La cartographie des risques : boussole stratégique
Au-delà des textes, l’efficacité de la LCB/FTP repose sur une cartographie exhaustive des menaces, appelée à devenir le socle de tout plan d’action. L’outil, tel que défendu par Isaac Gervais Onghabat, vise à hiérarchiser les vulnérabilités de manière dynamique. Zones frontalières à trafic dense, maisons de change informelles à Brazzaville ou Pointe-Noire, mais aussi nouveaux instruments financiers numériques font l’objet d’une pondération qui conditionne l’allocation des moyens de surveillance.
En segmentant les secteurs d’activité du plus au moins risqué, la cartographie évite l’écueil d’une dilution des ressources. Elle permet également de pré-positionner les unités spécialisées de la gendarmerie et des services de renseignement intérieur en fonction d’indicateurs concrets. « Nous passons d’une logique d’inventaire à une logique d’anticipation », insiste un haut cadre du ministère des Finances, pour qui la visibilité sur l’exposition nationale participe directement à la résilience stratégique.

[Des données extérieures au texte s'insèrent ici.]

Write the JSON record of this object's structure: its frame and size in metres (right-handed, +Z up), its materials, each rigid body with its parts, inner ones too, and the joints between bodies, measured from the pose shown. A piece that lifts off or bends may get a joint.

Convergence renseignement-défense : multiplier les effets
La cartographie des risques s’intègre de plus en plus aux tableaux de bord des forces armées congolaises, notamment au sein de la Direction générale de la documentation et de la sécurité militaire. Les analystes financiers y croisent désormais données bancaires et renseignements d’origine électromagnétique pour tracer des chaînes de valeur suspectes. Sur le théâtre centre-africain, le financement illicite alimente l’acquisition d’armes légères qui circulent au-delà des frontières. Mieux orienter les patrouilles et les opérations de contrôle grâce à l’analyse financière réduit le fardeau logistique et augmente l’effet dissuasif.
Cette culture du partage trouve un prolongement dans la préparation opérationnelle. Les écoles de gendarmerie introduisent depuis 2023 un module dédié aux typologies de blanchiment, tandis que la Police criminelle consolide sa coopération avec la Banque centrale pour accélérer le gel des avoirs. Le maillage institutionnel se densifie sans empiéter sur les prérogatives de chacun, car la cartographie sert de référentiel commun plutôt que de hiérarchie parallèle.

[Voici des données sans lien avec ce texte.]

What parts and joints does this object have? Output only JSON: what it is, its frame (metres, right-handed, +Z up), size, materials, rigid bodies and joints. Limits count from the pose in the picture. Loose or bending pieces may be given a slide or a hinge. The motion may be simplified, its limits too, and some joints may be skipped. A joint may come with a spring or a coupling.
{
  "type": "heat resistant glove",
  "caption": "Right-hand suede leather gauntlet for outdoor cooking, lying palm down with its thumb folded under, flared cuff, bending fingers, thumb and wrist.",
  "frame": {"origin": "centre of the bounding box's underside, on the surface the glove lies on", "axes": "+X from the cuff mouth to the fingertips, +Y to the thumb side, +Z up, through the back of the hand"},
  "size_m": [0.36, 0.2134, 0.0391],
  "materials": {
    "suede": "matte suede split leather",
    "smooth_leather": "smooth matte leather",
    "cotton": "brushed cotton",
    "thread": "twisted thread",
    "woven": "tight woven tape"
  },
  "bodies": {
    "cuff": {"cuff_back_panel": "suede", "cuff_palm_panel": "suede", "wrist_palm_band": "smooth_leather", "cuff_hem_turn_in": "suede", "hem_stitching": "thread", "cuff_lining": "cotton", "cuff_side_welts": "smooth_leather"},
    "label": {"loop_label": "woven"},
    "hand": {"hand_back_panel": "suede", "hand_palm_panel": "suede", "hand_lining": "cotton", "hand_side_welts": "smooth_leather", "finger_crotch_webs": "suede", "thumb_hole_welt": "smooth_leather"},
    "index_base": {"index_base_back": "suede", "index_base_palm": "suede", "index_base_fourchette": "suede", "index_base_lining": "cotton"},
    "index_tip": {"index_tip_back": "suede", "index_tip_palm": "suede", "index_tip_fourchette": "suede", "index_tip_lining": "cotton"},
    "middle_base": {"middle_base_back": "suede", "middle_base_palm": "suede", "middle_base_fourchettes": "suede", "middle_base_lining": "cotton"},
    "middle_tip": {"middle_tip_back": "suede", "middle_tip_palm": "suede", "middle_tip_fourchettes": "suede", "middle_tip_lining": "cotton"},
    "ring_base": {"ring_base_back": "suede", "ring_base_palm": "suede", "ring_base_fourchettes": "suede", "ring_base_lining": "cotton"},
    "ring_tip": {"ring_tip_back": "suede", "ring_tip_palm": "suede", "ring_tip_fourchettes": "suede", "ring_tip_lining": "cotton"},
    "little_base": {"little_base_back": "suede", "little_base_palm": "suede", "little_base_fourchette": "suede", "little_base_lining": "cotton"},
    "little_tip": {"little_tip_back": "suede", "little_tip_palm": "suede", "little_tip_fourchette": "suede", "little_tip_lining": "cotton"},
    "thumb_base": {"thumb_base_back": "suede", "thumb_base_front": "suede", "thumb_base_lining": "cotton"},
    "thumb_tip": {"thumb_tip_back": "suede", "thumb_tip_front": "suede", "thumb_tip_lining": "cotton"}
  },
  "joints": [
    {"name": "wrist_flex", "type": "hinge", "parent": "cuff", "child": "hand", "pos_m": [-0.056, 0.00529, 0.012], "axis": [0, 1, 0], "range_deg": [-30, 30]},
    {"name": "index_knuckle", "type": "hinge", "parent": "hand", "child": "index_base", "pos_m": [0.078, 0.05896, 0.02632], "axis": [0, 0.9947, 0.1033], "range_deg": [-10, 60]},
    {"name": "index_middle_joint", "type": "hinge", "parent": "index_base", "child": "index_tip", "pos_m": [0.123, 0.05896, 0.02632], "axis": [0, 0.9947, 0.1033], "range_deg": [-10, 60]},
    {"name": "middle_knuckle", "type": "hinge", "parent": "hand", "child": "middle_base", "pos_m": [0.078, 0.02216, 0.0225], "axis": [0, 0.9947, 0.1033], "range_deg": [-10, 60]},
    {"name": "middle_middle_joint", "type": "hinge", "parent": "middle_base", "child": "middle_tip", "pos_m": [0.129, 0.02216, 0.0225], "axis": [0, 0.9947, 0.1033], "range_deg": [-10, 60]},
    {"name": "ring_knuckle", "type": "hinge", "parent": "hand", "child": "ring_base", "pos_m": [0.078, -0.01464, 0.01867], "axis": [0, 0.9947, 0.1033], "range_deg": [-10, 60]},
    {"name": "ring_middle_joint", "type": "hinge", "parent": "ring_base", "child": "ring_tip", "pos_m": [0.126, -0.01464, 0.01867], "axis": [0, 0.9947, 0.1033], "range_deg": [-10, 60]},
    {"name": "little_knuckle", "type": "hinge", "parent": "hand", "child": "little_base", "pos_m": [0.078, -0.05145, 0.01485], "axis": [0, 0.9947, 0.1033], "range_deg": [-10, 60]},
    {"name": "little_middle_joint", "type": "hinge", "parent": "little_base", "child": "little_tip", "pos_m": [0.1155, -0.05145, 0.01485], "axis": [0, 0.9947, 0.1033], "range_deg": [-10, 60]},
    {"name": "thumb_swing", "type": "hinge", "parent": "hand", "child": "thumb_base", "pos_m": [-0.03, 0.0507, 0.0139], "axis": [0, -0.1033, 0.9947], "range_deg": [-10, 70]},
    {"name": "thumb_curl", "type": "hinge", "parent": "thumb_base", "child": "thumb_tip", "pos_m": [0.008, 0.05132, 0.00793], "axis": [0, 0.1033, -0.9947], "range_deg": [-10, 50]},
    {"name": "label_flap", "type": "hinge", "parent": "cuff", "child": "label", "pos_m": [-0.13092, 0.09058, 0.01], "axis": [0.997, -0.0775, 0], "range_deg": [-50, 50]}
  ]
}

Perspectives capacitaires et souveraineté normative
À court terme, Brazzaville envisage de doter la Cellule de renseignements financiers d’une plateforme d’intelligence artificielle capable de détecter les transactions atypiques en quasi temps réel. Le projet, soutenu par un prêt concessionnel multilatéral, inclut un volet de formation locale afin de réduire la dépendance technologique. La cartographie des risques fournira les paramètres d’apprentissage initial ; l’algorithme affinera ensuite les scénarios, créant un cercle vertueux entre connaissance stratégique et exploitation tactique.

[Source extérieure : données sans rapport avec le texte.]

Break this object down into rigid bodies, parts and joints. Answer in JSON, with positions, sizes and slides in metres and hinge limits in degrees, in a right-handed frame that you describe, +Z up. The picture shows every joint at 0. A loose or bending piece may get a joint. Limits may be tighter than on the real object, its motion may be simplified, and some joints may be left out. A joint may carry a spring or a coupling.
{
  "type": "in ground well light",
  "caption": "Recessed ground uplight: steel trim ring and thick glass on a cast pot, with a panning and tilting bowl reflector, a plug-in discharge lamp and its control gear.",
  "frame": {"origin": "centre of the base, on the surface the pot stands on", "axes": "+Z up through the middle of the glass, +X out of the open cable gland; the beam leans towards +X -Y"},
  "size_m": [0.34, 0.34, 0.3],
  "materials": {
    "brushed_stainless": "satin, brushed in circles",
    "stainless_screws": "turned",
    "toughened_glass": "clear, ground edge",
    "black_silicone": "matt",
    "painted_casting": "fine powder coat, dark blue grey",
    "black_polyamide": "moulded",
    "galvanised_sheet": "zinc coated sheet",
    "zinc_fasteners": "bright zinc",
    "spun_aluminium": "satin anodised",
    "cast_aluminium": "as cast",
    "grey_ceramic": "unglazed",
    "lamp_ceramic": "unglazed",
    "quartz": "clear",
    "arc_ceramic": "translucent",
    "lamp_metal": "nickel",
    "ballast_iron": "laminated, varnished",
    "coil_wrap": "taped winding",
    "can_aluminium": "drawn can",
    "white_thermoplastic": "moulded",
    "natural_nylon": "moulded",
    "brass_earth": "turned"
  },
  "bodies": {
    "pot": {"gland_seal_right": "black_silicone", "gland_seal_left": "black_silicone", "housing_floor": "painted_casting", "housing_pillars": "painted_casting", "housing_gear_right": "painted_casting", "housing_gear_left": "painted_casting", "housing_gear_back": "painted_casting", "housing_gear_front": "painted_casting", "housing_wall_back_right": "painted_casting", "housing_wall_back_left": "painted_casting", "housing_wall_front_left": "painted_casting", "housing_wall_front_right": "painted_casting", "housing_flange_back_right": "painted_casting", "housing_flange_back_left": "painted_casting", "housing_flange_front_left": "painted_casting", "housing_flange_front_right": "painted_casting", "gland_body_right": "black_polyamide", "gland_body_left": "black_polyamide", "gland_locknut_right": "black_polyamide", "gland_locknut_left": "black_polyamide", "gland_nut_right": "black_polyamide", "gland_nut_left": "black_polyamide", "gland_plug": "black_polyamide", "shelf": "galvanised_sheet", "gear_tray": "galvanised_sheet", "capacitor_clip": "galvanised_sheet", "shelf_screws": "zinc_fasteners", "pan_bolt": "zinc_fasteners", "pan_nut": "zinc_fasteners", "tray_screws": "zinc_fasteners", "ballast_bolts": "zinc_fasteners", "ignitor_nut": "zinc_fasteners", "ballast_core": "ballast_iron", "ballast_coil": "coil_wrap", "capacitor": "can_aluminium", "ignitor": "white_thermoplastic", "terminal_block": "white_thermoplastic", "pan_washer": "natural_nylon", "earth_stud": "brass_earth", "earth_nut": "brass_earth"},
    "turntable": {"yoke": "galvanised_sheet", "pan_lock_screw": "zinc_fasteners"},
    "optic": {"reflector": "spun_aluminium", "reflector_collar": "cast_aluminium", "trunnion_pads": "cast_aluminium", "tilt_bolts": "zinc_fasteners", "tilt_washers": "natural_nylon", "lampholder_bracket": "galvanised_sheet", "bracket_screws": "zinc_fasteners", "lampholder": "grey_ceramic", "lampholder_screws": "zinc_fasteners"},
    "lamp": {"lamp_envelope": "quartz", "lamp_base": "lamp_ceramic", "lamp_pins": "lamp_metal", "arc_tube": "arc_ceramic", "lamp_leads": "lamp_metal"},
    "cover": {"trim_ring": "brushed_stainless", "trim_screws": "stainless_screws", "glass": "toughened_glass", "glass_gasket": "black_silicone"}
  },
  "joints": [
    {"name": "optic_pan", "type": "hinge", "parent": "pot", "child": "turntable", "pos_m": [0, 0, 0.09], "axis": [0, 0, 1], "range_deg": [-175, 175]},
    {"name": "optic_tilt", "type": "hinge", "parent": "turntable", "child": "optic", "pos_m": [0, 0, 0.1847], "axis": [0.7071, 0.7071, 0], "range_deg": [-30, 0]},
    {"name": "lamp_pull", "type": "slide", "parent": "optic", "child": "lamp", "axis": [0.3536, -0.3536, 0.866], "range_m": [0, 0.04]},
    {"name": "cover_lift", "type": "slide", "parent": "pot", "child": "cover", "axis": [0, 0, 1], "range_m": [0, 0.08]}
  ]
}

Sur le plan diplomatique, la mise à jour régulière de la cartographie sera l’argument clé au moment de la prochaine évaluation mutuelle du GABAC, attendue en 2025. Un bilan positif consoliderait la position congolaise dans les enceintes de coopération sécuritaire et favoriserait les transferts de savoir-faire en matière de cybersécurité et de contrôle des frontières. Dans un environnement où la guerre asymétrique se nourrit autant d’informations que de munitions, le pari congolais d’ériger la cartographie LCB/FTP en boussole stratégique apparaît, à ce stade, comme un atout mesuré et déterminant.